The problem:
Restate the complete material exactly.
===============
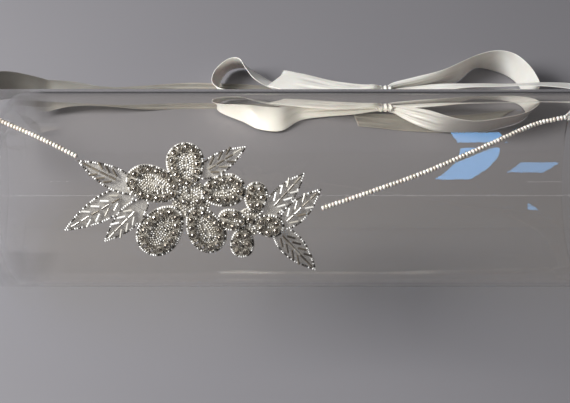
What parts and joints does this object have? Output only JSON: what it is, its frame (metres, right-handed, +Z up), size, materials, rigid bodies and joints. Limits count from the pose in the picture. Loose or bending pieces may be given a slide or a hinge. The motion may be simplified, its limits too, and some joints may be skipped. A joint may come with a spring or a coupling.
{
  "type": "beaded halo headband with ribbon tie on a clear cylinder stand",
  "caption": "Beaded flower and leaf headband on strands of small pearls, tied with a satin ribbon bow round a clear cylinder stand lying on its side.",
  "frame": {"origin": "on the floor, below the middle of the whole", "axes": "+X runs along the clear cylinder towards its open mouth, +Y points away from the front, where the beaded flower is, towards the bow, +Z is up"},
  "size_m": [0.3587, 0.2082, 0.1035],
  "materials": {
    "clear_glass": "clear and polished",
    "net": "sheer net covered with small clear beads",
    "stones": "cut, foiled crystal in bright cups",
    "bugles": "silver lined glass",
    "pearls": "cream pearl",
    "satin": "satin"
  },
  "bodies": {
    "root": {"stand_cylinder": "clear_glass", "flower_net": "net", "small_flower_net": "net", "leaf_upper_left": "net", "leaf_long_left": "net", "leaf_lower_left": "net", "leaf_top": "net", "leaf_right_tip": "net", "leaf_right_back": "net", "leaf_lower_right": "net", "flower_stones": "stones", "small_flower_stones": "stones", "leaf_bugles": "bugles", "strand_left": "pearls", "strand_right": "pearls", "ribbon_left": "satin", "ribbon_right": "satin", "bow_knot": "satin", "bow_loop_left": "satin", "bow_loop_right": "satin", "tail_upper": "satin", "tail_lower": "satin"}
  },
  "joints": []
}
===============
Answer to this problem:
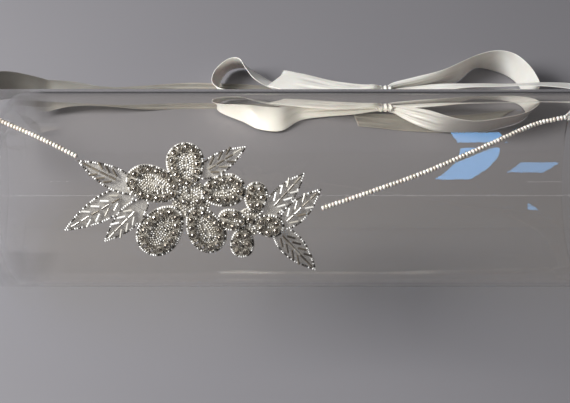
What parts and joints does this object have? Output only JSON: what it is, its frame (metres, right-handed, +Z up), size, materials, rigid bodies and joints. Limits count from the pose in the picture. Loose or bending pieces may be given a slide or a hinge. The motion may be simplified, its limits too, and some joints may be skipped. A joint may come with a spring or a coupling.
{
  "type": "beaded halo headband with ribbon tie on a clear cylinder stand",
  "caption": "Beaded flower and leaf headband on strands of small pearls, tied with a satin ribbon bow round a clear cylinder stand lying on its side.",
  "frame": {"origin": "on the floor, below the middle of the whole", "axes": "+X runs along the clear cylinder towards its open mouth, +Y points away from the front, where the beaded flower is, towards the bow, +Z is up"},
  "size_m": [0.3587, 0.2082, 0.1035],
  "materials": {
    "clear_glass": "clear and polished",
    "net": "sheer net covered with small clear beads",
    "stones": "cut, foiled crystal in bright cups",
    "bugles": "silver lined glass",
    "pearls": "cream pearl",
    "satin": "satin"
  },
  "bodies": {
    "root": {"stand_cylinder": "clear_glass", "flower_net": "net", "small_flower_net": "net", "leaf_upper_left": "net", "leaf_long_left": "net", "leaf_lower_left": "net", "leaf_top": "net", "leaf_right_tip": "net", "leaf_right_back": "net", "leaf_lower_right": "net", "flower_stones": "stones", "small_flower_stones": "stones", "leaf_bugles": "bugles", "strand_left": "pearls", "strand_right": "pearls", "ribbon_left": "satin", "ribbon_right": "satin", "bow_knot": "satin", "bow_loop_left": "satin", "bow_loop_right": "satin", "tail_upper": "satin", "tail_lower": "satin"}
  },
  "joints": []
}